▶ [Directions for this task] Could every line of the data be printed exactly as it reads?

^^^^

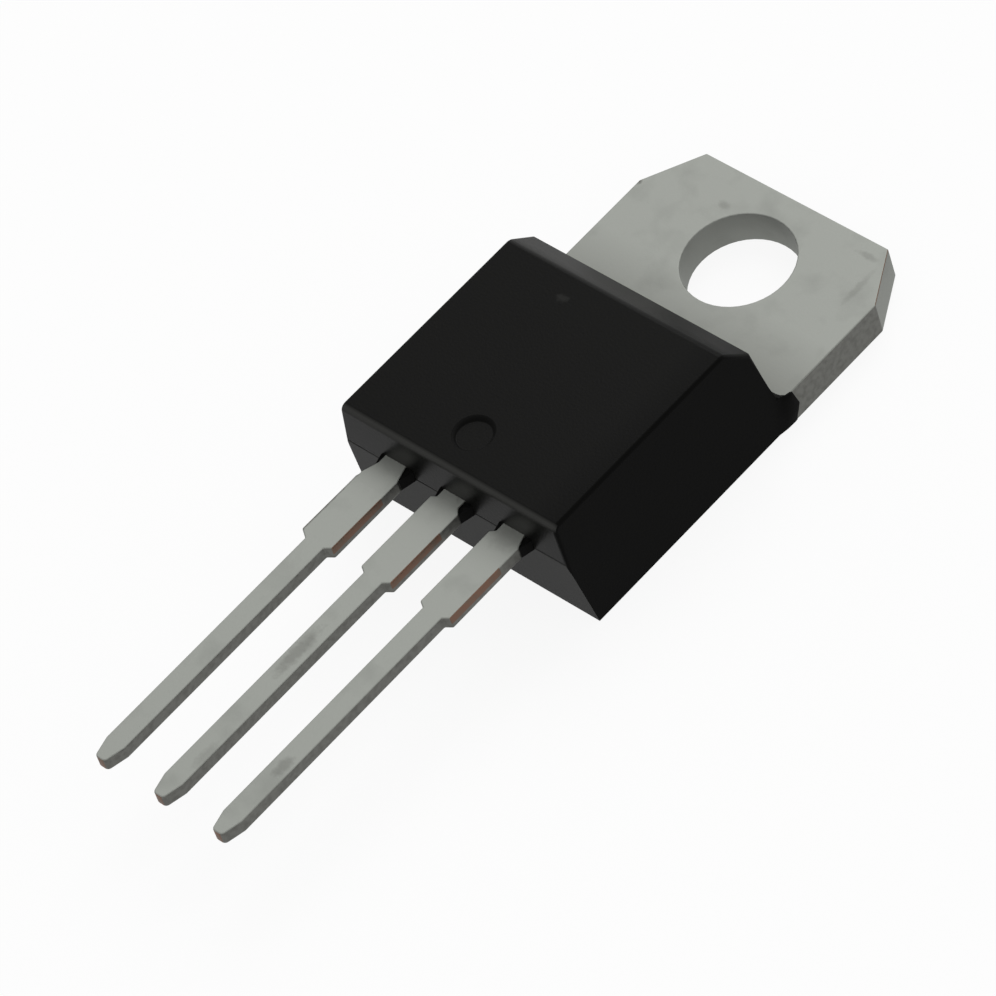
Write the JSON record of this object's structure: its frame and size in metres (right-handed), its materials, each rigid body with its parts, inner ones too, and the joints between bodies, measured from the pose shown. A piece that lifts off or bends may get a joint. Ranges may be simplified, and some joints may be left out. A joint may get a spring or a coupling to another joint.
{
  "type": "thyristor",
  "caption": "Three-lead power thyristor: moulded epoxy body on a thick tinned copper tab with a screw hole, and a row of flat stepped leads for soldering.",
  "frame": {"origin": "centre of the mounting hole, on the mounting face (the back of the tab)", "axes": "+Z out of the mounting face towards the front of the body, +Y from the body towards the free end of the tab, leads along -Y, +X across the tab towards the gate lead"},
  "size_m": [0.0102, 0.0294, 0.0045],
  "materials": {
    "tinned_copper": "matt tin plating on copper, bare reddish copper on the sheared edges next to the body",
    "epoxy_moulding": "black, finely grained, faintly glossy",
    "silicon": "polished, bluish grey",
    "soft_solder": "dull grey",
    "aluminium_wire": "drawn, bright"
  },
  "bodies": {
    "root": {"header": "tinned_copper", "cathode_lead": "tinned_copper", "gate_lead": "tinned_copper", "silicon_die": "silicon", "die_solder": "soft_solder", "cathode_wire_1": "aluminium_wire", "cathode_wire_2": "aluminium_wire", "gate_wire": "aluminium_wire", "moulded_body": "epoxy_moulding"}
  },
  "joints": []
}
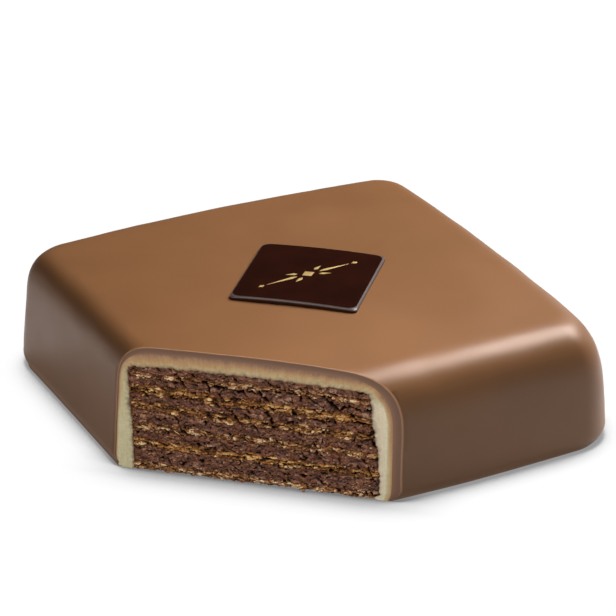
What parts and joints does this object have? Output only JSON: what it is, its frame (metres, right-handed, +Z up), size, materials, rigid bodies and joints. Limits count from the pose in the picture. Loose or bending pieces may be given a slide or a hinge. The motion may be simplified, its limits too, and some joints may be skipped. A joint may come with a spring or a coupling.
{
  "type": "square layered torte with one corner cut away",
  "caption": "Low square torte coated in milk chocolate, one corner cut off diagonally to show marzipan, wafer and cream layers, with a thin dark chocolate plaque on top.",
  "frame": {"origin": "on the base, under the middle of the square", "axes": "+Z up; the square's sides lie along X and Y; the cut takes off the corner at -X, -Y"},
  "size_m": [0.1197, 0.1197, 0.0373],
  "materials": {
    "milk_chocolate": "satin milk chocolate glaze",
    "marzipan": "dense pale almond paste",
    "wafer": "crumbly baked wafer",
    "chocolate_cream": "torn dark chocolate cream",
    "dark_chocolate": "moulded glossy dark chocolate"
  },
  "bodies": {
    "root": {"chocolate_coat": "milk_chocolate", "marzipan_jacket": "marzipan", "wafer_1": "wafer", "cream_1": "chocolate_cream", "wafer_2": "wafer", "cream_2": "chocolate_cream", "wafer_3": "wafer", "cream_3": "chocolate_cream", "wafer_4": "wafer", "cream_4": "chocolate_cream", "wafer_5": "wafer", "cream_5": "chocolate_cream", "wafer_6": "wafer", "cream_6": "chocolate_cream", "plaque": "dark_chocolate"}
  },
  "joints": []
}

^^^^

▶ [Response below]
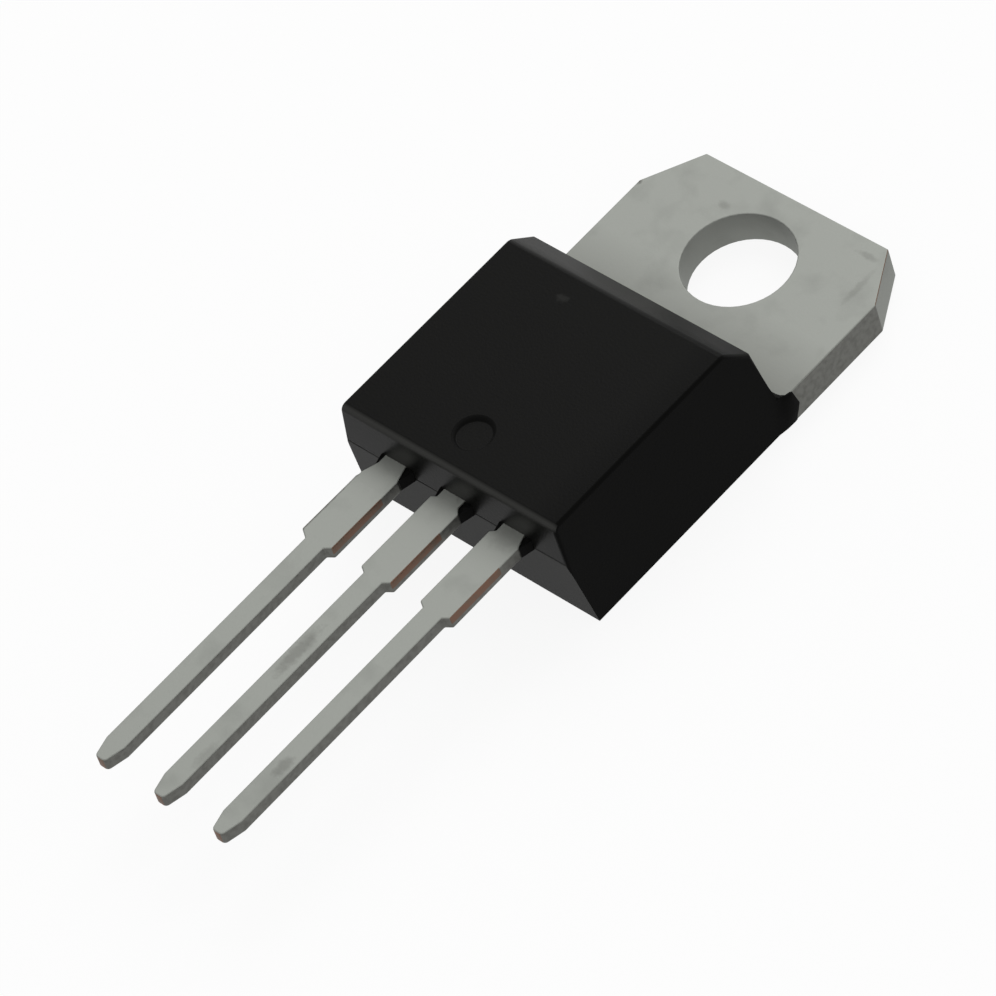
Write the JSON record of this object's structure: its frame and size in metres (right-handed), its materials, each rigid body with its parts, inner ones too, and the joints between bodies, measured from the pose shown. A piece that lifts off or bends may get a joint. Ranges may be simplified, and some joints may be left out. A joint may get a spring or a coupling to another joint.
{
  "type": "thyristor",
  "caption": "Three-lead power thyristor: moulded epoxy body on a thick tinned copper tab with a screw hole, and a row of flat stepped leads for soldering.",
  "frame": {"origin": "centre of the mounting hole, on the mounting face (the back of the tab)", "axes": "+Z out of the mounting face towards the front of the body, +Y from the body towards the free end of the tab, leads along -Y, +X across the tab towards the gate lead"},
  "size_m": [0.0102, 0.0294, 0.0045],
  "materials": {
    "tinned_copper": "matt tin plating on copper, bare reddish copper on the sheared edges next to the body",
    "epoxy_moulding": "black, finely grained, faintly glossy",
    "silicon": "polished, bluish grey",
    "soft_solder": "dull grey",
    "aluminium_wire": "drawn, bright"
  },
  "bodies": {
    "root": {"header": "tinned_copper", "cathode_lead": "tinned_copper", "gate_lead": "tinned_copper", "silicon_die": "silicon", "die_solder": "soft_solder", "cathode_wire_1": "aluminium_wire", "cathode_wire_2": "aluminium_wire", "gate_wire": "aluminium_wire", "moulded_body": "epoxy_moulding"}
  },
  "joints": []
}
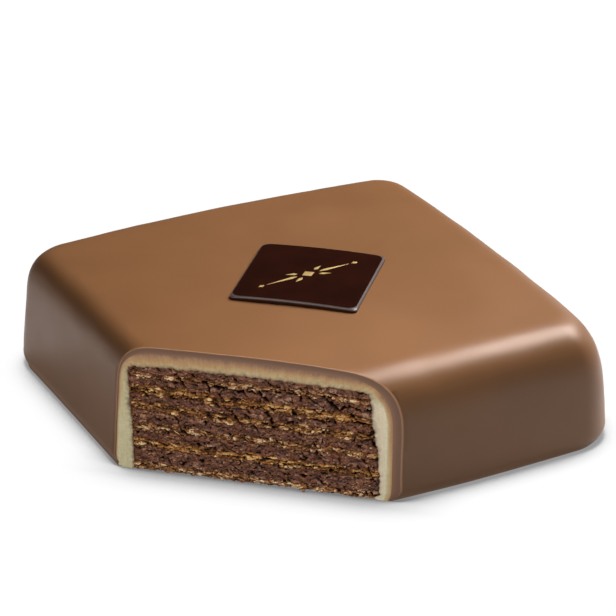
What parts and joints does this object have? Output only JSON: what it is, its frame (metres, right-handed, +Z up), size, materials, rigid bodies and joints. Limits count from the pose in the picture. Loose or bending pieces may be given a slide or a hinge. The motion may be simplified, its limits too, and some joints may be skipped. A joint may come with a spring or a coupling.
{
  "type": "square layered torte with one corner cut away",
  "caption": "Low square torte coated in milk chocolate, one corner cut off diagonally to show marzipan, wafer and cream layers, with a thin dark chocolate plaque on top.",
  "frame": {"origin": "on the base, under the middle of the square", "axes": "+Z up; the square's sides lie along X and Y; the cut takes off the corner at -X, -Y"},
  "size_m": [0.1197, 0.1197, 0.0373],
  "materials": {
    "milk_chocolate": "satin milk chocolate glaze",
    "marzipan": "dense pale almond paste",
    "wafer": "crumbly baked wafer",
    "chocolate_cream": "torn dark chocolate cream",
    "dark_chocolate": "moulded glossy dark chocolate"
  },
  "bodies": {
    "root": {"chocolate_coat": "milk_chocolate", "marzipan_jacket": "marzipan", "wafer_1": "wafer", "cream_1": "chocolate_cream", "wafer_2": "wafer", "cream_2": "chocolate_cream", "wafer_3": "wafer", "cream_3": "chocolate_cream", "wafer_4": "wafer", "cream_4": "chocolate_cream", "wafer_5": "wafer", "cream_5": "chocolate_cream", "wafer_6": "wafer", "cream_6": "chocolate_cream", "plaque": "dark_chocolate"}
  },
  "joints": []
}